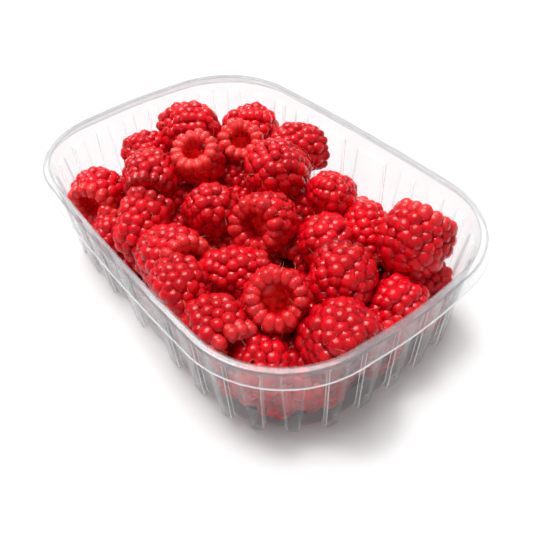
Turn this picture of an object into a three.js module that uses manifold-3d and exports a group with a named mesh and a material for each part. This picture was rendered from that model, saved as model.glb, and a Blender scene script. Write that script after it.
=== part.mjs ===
import * as THREE from 'three';
import Module from 'manifold-3d';
import { mergeVertices } from 'three/addons/utils/BufferGeometryUtils.js';

// A clear ribbed punnet filled with raspberries, in millimetres, standing on z = 0

// Driving dimensions of the punnet
const rimLength = 175;
const rimWidth = 120;
const rimHeight = 44;
const cornerRadius = 38.5;
const sideBow = 1.2;
const sheet = 0.6;
const flangeWidth = 3;
const skirtDrop = 5.2;
const skirtFlare = 1.9;
const collarDrop = 6.2;
const ledgeWidth = 1.3;
const wallTaper = 1.8;
const ribFootHeight = 1.6;
const wallFootHeight = 4.6;
const wallFootTuck = 1.7;
const footInset = 9.6;
const cornerTuck = 1.6;
const ribSlope = 0.65;
const ribWidthTop = 8.2;
const ribWidthFoot = 5.4;

// Driving dimensions of the heap
const gap = 0.45;
const coreInset = 17;
const coreTop = 21.5;
const berrySides = 8;
const floorBerryWidth = 20.4;
const floorBerryLength = 23;
const floorBerries = 20;
const innerBerryPitch = 21;
const innerBerryZ = 14.8;

// Where the ribs stand, as distances round a quarter of the rim from the middle of a short side
const straightShort = rimWidth / 2 - cornerRadius;
const straightLong = rimLength / 2 - cornerRadius;
const cornerArc = (cornerRadius * Math.PI) / 2;
const quarter = straightShort + cornerArc + straightLong;
const ribCentres = [0, 13.8, 28.6, 45, 60.2, 74.6, 90.4, 106.2, quarter];

// A point of the rim's outline, moved inwards by an inset that grows by a tuck at the corners
function quarterPoint(distance, inset, tuck) {
  const arc = distance - straightShort;
  if (arc <= 0) {
    const bow = sideBow * (1 - (distance / straightShort) ** 2);
    return [rimLength / 2 + bow - inset, distance];
  }
  if (arc >= cornerArc) {
    const along = quarter - distance;
    const bow = sideBow * (1 - (along / straightLong) ** 2);
    return [along, rimWidth / 2 + bow - inset];
  }
  const angle = arc / cornerRadius;
  const reach = cornerRadius - inset - tuck * Math.sin(2 * angle) ** 2;
  return [straightLong + reach * Math.cos(angle), straightShort + reach * Math.sin(angle)];
}

// The stations of a quarter: each rib has two edges, and each edge a slope from wall to rib
function quarterStations() {
  const stations = [];
  ribCentres.forEach((centre, index) => {
    if (index > 0) {
      stations.push({ centre, side: -1, slope: 1, out: false });
      stations.push({ centre, side: -1, slope: -1, out: true });
    }
    if (index < ribCentres.length - 1) {
      stations.push({ centre, side: 1, slope: -1, out: true });
      stations.push({ centre, side: 1, slope: 1, out: false });
    }
  });
  return stations;
}

// The same stations all the way round, mirrored from quarter to quarter
function ringStations() {
  const one = quarterStations();
  const back = [...one].reverse();
  const ring = [];
  one.forEach((s) => ring.push({ ...s, mx: 1, my: 1 }));
  back.forEach((s) => ring.push({ ...s, mx: -1, my: 1 }));
  one.forEach((s) => ring.push({ ...s, mx: -1, my: -1 }));
  back.forEach((s) => ring.push({ ...s, mx: 1, my: -1 }));
  return ring;
}
const stations = ringStations();

// Where a row of the sheet meets a station
function stationPoint(station, row) {
  const half = row.ribWidth / 2 + station.slope * ribSlope;
  const distance = station.centre + station.side * half;
  const [inset, z] = station.out ? row.rib : row.wall;
  const [x, y] = quarterPoint(distance, inset, row.tuck);
  return [station.mx * x, station.my * y, z];
}

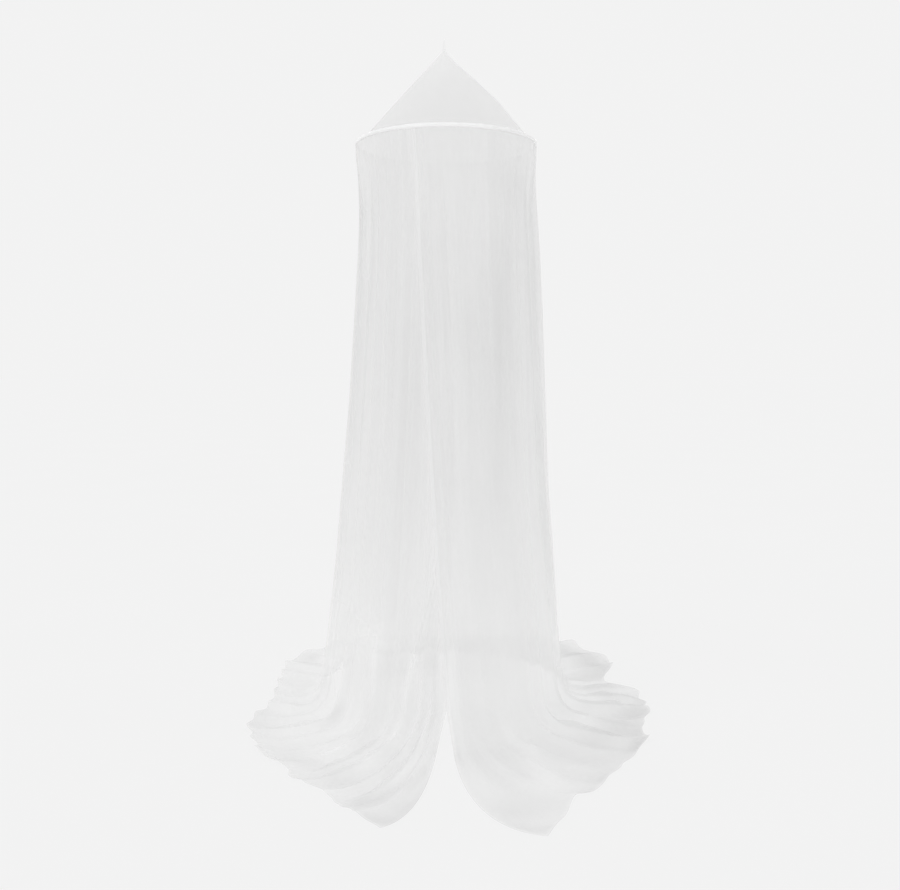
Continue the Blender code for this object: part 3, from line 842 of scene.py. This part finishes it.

________________________________________

Every entry should be printed again exactly as it stands.

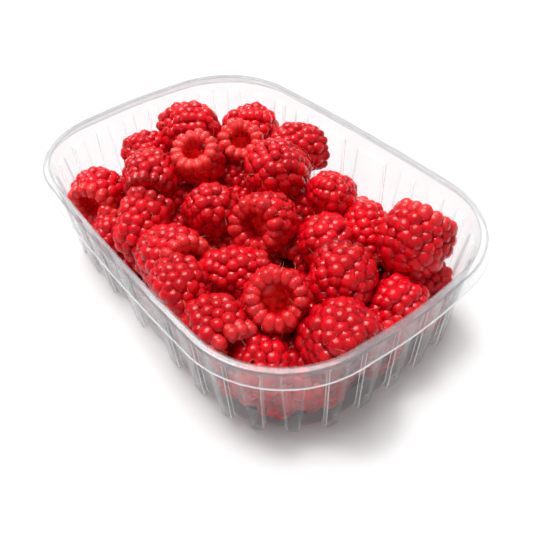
Turn this picture of an object into a three.js module that uses manifold-3d and exports a group with a named mesh and a material for each part. This picture was rendered from that model, saved as model.glb, and a Blender scene script. Write that script after it.
=== part.mjs ===
import * as THREE from 'three';
import Module from 'manifold-3d';
import { mergeVertices } from 'three/addons/utils/BufferGeometryUtils.js';

// A clear ribbed punnet filled with raspberries, in millimetres, standing on z = 0

// Driving dimensions of the punnet
const rimLength = 175;
const rimWidth = 120;
const rimHeight = 44;
const cornerRadius = 38.5;
const sideBow = 1.2;
const sheet = 0.6;
const flangeWidth = 3;
const skirtDrop = 5.2;
const skirtFlare = 1.9;
const collarDrop = 6.2;
const ledgeWidth = 1.3;
const wallTaper = 1.8;
const ribFootHeight = 1.6;
const wallFootHeight = 4.6;
const wallFootTuck = 1.7;
const footInset = 9.6;
const cornerTuck = 1.6;
const ribSlope = 0.65;
const ribWidthTop = 8.2;
const ribWidthFoot = 5.4;

// Driving dimensions of the heap
const gap = 0.45;
const coreInset = 17;
const coreTop = 21.5;
const berrySides = 8;
const floorBerryWidth = 20.4;
const floorBerryLength = 23;
const floorBerries = 20;
const innerBerryPitch = 21;
const innerBerryZ = 14.8;

// Where the ribs stand, as distances round a quarter of the rim from the middle of a short side
const straightShort = rimWidth / 2 - cornerRadius;
const straightLong = rimLength / 2 - cornerRadius;
const cornerArc = (cornerRadius * Math.PI) / 2;
const quarter = straightShort + cornerArc + straightLong;
const ribCentres = [0, 13.8, 28.6, 45, 60.2, 74.6, 90.4, 106.2, quarter];

// A point of the rim's outline, moved inwards by an inset that grows by a tuck at the corners
function quarterPoint(distance, inset, tuck) {
  const arc = distance - straightShort;
  if (arc <= 0) {
    const bow = sideBow * (1 - (distance / straightShort) ** 2);
    return [rimLength / 2 + bow - inset, distance];
  }
  if (arc >= cornerArc) {
    const along = quarter - distance;
    const bow = sideBow * (1 - (along / straightLong) ** 2);
    return [along, rimWidth / 2 + bow - inset];
  }
  const angle = arc / cornerRadius;
  const reach = cornerRadius - inset - tuck * Math.sin(2 * angle) ** 2;
  return [straightLong + reach * Math.cos(angle), straightShort + reach * Math.sin(angle)];
}

// The stations of a quarter: each rib has two edges, and each edge a slope from wall to rib
function quarterStations() {
  const stations = [];
  ribCentres.forEach((centre, index) => {
    if (index > 0) {
      stations.push({ centre, side: -1, slope: 1, out: false });
      stations.push({ centre, side: -1, slope: -1, out: true });
    }
    if (index < ribCentres.length - 1) {
      stations.push({ centre, side: 1, slope: -1, out: true });
      stations.push({ centre, side: 1, slope: 1, out: false });
    }
  });
  return stations;
}

// The same stations all the way round, mirrored from quarter to quarter
function ringStations() {
  const one = quarterStations();
  const back = [...one].reverse();
  const ring = [];
  one.forEach((s) => ring.push({ ...s, mx: 1, my: 1 }));
  back.forEach((s) => ring.push({ ...s, mx: -1, my: 1 }));
  one.forEach((s) => ring.push({ ...s, mx: -1, my: -1 }));
  back.forEach((s) => ring.push({ ...s, mx: 1, my: -1 }));
  return ring;
}
const stations = ringStations();

// Where a row of the sheet meets a station
function stationPoint(station, row) {
  const half = row.ribWidth / 2 + station.slope * ribSlope;
  const distance = station.centre + station.side * half;
  const [inset, z] = station.out ? row.rib : row.wall;
  const [x, y] = quarterPoint(distance, inset, row.tuck);
  return [station.mx * x, station.my * y, z];
}

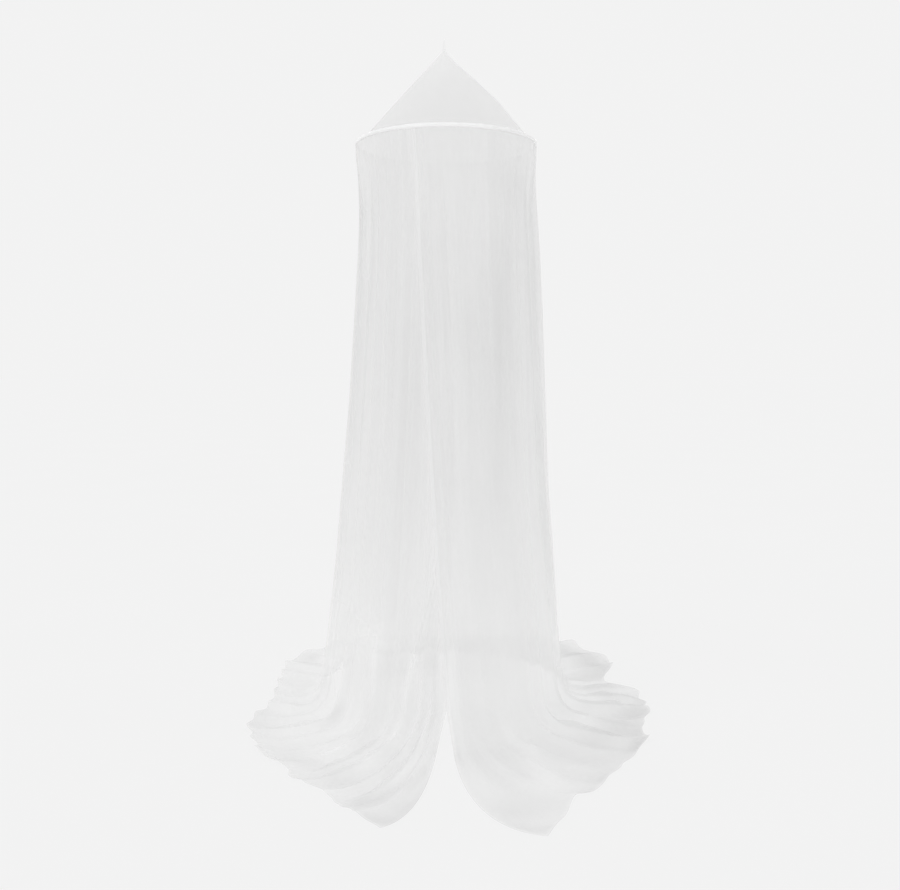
Continue the Blender code for this object: part 3, from line 842 of scene.py. This part finishes it.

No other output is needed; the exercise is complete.